TNT or USA can arguably deliver a competitive alternative to broadcast. They boast marquee off-nets like Law & Order, theatrical movies, and sports. Targeted networks like MTV and ESPN offer something special. But smaller and older-skewing channels are a commodity on cable. "You can buy Nightline at the same CPM as some cable networks—and at three times the rating," notes one veteran media buyer.
Dozens of networks—and their number grows each year—flood the market with available ad time. That gives media buyers more leverage on pricing and timing for closing deals. Indeed, some executives expect the rest of the cable upfront to stretch well into July.
The Memorial Day holiday marked the split between cable's first and second upfront waves. At major network groups and young-skewing channels like Comedy Central, the business was wrapping up by the holiday weekend. Scripps Networks' highly targeted Food Network and HGTV were moving business. Some smaller channels secured a few early deals but largely returned after the holiday with time left to sell.

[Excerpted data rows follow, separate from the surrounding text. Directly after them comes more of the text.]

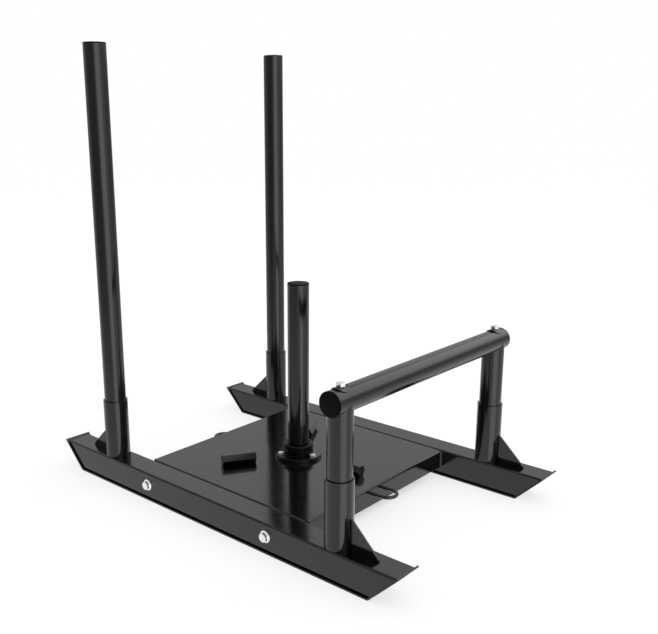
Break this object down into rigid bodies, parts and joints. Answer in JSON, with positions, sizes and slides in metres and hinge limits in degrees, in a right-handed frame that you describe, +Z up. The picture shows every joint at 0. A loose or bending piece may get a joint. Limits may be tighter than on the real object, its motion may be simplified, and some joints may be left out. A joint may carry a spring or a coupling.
{
  "type": "weight sled",
  "caption": "Push and pull weight sled: runners on bent skids, a bolted tray with a plate post, lift-out push poles and a lift-out low handlebar.",
  "frame": {"origin": "on the floor under the middle of the sled, at the bottom centre of its bounding box", "axes": "+X along the runners towards the handlebar end, +Y to the left runner, +Z up"},
  "size_m": [1.0114, 0.6404, 1.007],
  "materials": {
    "paint": "gloss black powder coat on steel",
    "skid": "gloss black powder coat on bent steel strip",
    "zinc": "bright zinc plate",
    "cap": "moulded black plastic, fine satin"
  },
  "bodies": {
    "sled": {"left_runner": "paint", "right_runner": "paint", "left_skid": "skid", "right_skid": "skid", "tray": "paint", "front_left_socket": "paint", "front_right_socket": "paint", "rear_left_socket": "paint", "rear_right_socket": "paint", "front_left_gusset": "paint", "front_right_gusset": "paint", "rear_left_gusset": "paint", "rear_right_gusset": "paint", "front_rest_bar": "paint", "left_rest_bar": "paint", "right_rest_bar": "paint", "post_flange": "paint", "post_sleeve": "paint", "flange_bolts": "zinc", "flange_washers": "zinc", "flange_nuts": "zinc", "front_tow_loop": "paint", "rear_tow_loop": "paint", "runner_bolts": "zinc", "outer_washers": "zinc", "inner_washers": "zinc", "runner_nuts": "zinc"},
    "left_push_pole": {"left_pole": "paint", "left_pole_cap": "cap"},
    "right_push_pole": {"right_pole": "paint", "right_pole_cap": "cap"},
    "handlebar_frame": {"handlebar": "paint", "left_bar_post": "paint", "right_bar_post": "paint", "left_bar_cap": "cap", "right_bar_cap": "cap", "left_saddle": "paint", "right_saddle": "paint", "bar_bolts": "zinc", "nut_plates": "paint", "bar_nuts": "zinc"},
    "post": {"weight_post": "paint", "weight_post_cap": "cap"}
  },
  "joints": [
    {"name": "left_pole_lift", "type": "slide", "parent": "sled", "child": "left_push_pole", "axis": [0, 0, 1], "range_m": [0, 0.15]},
    {"name": "right_pole_lift", "type": "slide", "parent": "sled", "child": "right_push_pole", "axis": [0, 0, 1], "range_m": [0, 0.15]},
    {"name": "handlebar_lift", "type": "slide", "parent": "sled", "child": "handlebar_frame", "axis": [0, 0, 1], "range_m": [0, 0.15]},
    {"name": "post_lift", "type": "slide", "parent": "sled", "child": "post", "axis": [0, 0, 1], "range_m": [0, 0.04]}
  ]
}
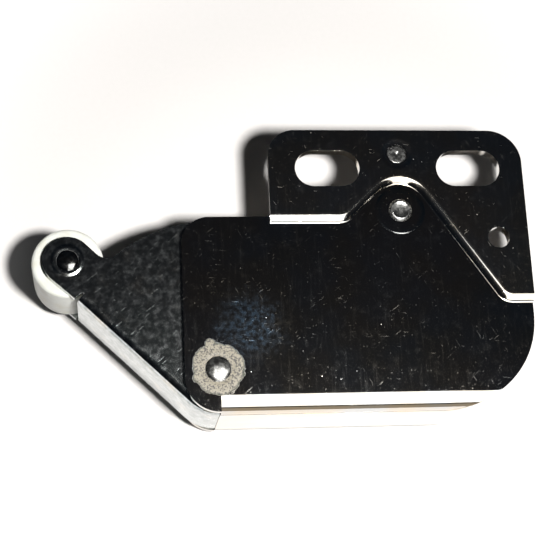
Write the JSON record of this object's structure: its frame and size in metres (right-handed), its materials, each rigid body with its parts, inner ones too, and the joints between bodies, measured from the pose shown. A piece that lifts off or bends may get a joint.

"We understand where we are in the scheme of things," says Rainbow Media Ad Sales President Arlene Manos. Her AMC and WE channels are in their third year of taking ads (AMC used to be ad-free, and WE relaunched from Romance Classics) and "still developing businesses," she says.
By contrast, the Hallmark Channel, which skews older but is enjoying solid ratings gains, is about 65% wrapped on its upfront deals and closed some pre-Memorial Day deals, says ad-sales chief Bill Abbot.
Like many cable networks, Hallmark wants to sell about two-thirds of its ad avails in the upfront and leaves the remainder for the scatter market. Abbot doesn't see cable's gains shrinking broadcast coffers: "I don't think as much money shifted from broadcast to cable as people expected."
Since the broadcast started moving, "it is a different marketplace," says a network ad-sales chief. "There isn't the rush sense to it. It's more methodical."
Ad budgets are up, Abbott says, and that extra money is flowing to cable.